_Records supplied:_

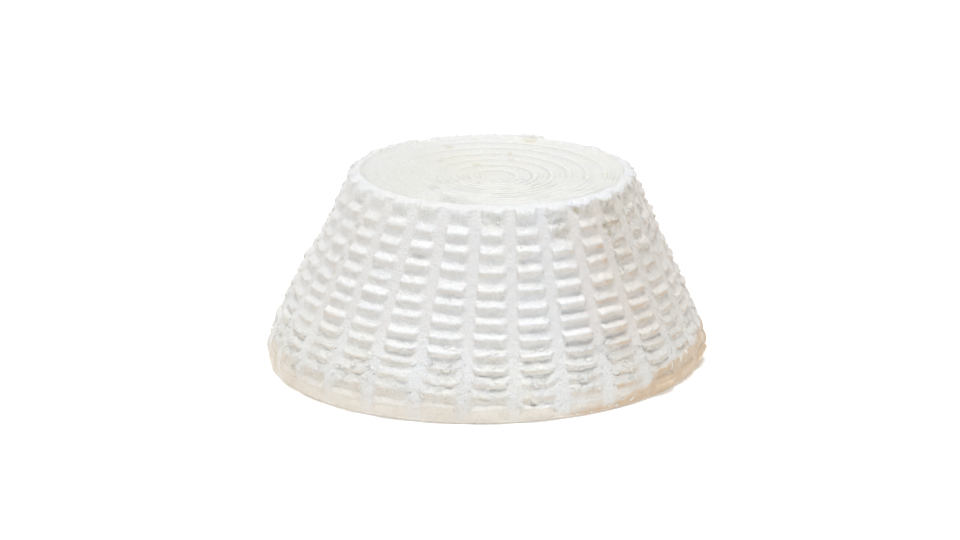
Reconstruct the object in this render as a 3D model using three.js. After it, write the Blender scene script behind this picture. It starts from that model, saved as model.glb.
---
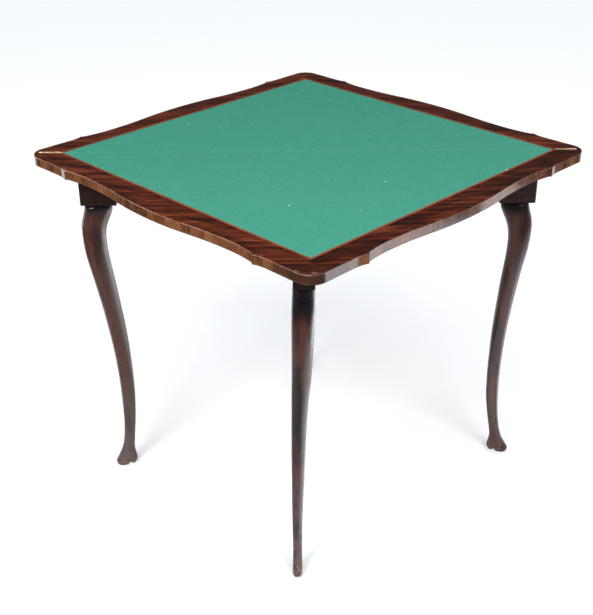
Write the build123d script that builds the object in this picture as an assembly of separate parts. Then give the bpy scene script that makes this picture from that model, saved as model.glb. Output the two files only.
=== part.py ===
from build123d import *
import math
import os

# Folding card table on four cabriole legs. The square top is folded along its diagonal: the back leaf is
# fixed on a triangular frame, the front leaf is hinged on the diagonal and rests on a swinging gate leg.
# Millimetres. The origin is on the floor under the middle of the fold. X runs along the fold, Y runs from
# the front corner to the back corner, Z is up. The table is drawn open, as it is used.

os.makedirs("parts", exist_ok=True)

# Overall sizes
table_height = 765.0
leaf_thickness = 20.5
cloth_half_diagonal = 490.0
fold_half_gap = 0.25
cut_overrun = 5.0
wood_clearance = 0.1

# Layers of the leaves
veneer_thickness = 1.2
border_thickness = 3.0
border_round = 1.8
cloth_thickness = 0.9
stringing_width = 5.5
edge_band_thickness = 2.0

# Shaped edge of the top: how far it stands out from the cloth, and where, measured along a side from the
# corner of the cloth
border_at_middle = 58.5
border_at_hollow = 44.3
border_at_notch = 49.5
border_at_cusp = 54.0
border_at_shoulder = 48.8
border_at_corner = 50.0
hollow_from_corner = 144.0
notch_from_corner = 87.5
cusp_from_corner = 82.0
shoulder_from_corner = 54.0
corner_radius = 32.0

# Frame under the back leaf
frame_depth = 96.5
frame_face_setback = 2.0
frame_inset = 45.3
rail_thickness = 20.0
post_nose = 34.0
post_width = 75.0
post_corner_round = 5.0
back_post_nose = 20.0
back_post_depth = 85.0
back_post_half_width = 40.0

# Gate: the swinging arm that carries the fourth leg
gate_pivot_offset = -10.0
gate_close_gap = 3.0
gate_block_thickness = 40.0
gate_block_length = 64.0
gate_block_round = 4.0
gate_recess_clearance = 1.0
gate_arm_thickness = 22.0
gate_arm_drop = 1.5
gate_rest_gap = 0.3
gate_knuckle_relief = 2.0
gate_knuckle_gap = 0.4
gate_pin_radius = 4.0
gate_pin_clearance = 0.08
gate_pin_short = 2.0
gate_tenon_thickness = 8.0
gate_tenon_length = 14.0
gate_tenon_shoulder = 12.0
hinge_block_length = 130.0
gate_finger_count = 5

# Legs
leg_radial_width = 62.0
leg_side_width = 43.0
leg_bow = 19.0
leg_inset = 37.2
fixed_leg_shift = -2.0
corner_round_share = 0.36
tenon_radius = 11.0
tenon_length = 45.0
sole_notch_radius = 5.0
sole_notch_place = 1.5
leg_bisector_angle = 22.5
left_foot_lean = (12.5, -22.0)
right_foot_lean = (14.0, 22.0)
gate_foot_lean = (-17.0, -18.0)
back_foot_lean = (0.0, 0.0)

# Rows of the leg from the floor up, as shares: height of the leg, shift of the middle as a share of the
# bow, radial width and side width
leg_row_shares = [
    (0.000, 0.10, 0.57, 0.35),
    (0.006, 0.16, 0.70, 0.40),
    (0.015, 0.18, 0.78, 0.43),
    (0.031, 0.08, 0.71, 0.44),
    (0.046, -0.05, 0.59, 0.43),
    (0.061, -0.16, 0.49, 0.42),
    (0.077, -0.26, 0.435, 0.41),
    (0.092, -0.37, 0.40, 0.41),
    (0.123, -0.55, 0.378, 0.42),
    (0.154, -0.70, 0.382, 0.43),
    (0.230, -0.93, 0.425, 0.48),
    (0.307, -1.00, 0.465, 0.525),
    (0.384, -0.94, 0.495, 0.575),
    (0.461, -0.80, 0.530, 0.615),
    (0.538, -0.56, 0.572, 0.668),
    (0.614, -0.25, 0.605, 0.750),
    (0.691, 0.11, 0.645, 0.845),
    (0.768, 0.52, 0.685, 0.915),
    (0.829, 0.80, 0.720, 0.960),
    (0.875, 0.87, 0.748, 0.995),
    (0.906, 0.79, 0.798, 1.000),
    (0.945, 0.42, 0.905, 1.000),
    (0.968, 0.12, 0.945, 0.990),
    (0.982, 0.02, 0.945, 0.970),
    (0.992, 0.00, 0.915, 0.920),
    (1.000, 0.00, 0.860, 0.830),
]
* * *
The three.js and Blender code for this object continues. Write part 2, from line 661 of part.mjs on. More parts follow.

_Problem details:_ Take the line that contains "Write the build123d", the line that contains "back_post_half_width = 40.0", and all lines between, and give them again exactly; include no other line.

_Task result:_
Write the build123d script that builds the object in this picture as an assembly of separate parts. Then give the bpy scene script that makes this picture from that model, saved as model.glb. Output the two files only.
=== part.py ===
from build123d import *
import math
import os

# Folding card table on four cabriole legs. The square top is folded along its diagonal: the back leaf is
# fixed on a triangular frame, the front leaf is hinged on the diagonal and rests on a swinging gate leg.
# Millimetres. The origin is on the floor under the middle of the fold. X runs along the fold, Y runs from
# the front corner to the back corner, Z is up. The table is drawn open, as it is used.

os.makedirs("parts", exist_ok=True)

# Overall sizes
table_height = 765.0
leaf_thickness = 20.5
cloth_half_diagonal = 490.0
fold_half_gap = 0.25
cut_overrun = 5.0
wood_clearance = 0.1

# Layers of the leaves
veneer_thickness = 1.2
border_thickness = 3.0
border_round = 1.8
cloth_thickness = 0.9
stringing_width = 5.5
edge_band_thickness = 2.0

# Shaped edge of the top: how far it stands out from the cloth, and where, measured along a side from the
# corner of the cloth
border_at_middle = 58.5
border_at_hollow = 44.3
border_at_notch = 49.5
border_at_cusp = 54.0
border_at_shoulder = 48.8
border_at_corner = 50.0
hollow_from_corner = 144.0
notch_from_corner = 87.5
cusp_from_corner = 82.0
shoulder_from_corner = 54.0
corner_radius = 32.0

# Frame under the back leaf
frame_depth = 96.5
frame_face_setback = 2.0
frame_inset = 45.3
rail_thickness = 20.0
post_nose = 34.0
post_width = 75.0
post_corner_round = 5.0
back_post_nose = 20.0
back_post_depth = 85.0
back_post_half_width = 40.0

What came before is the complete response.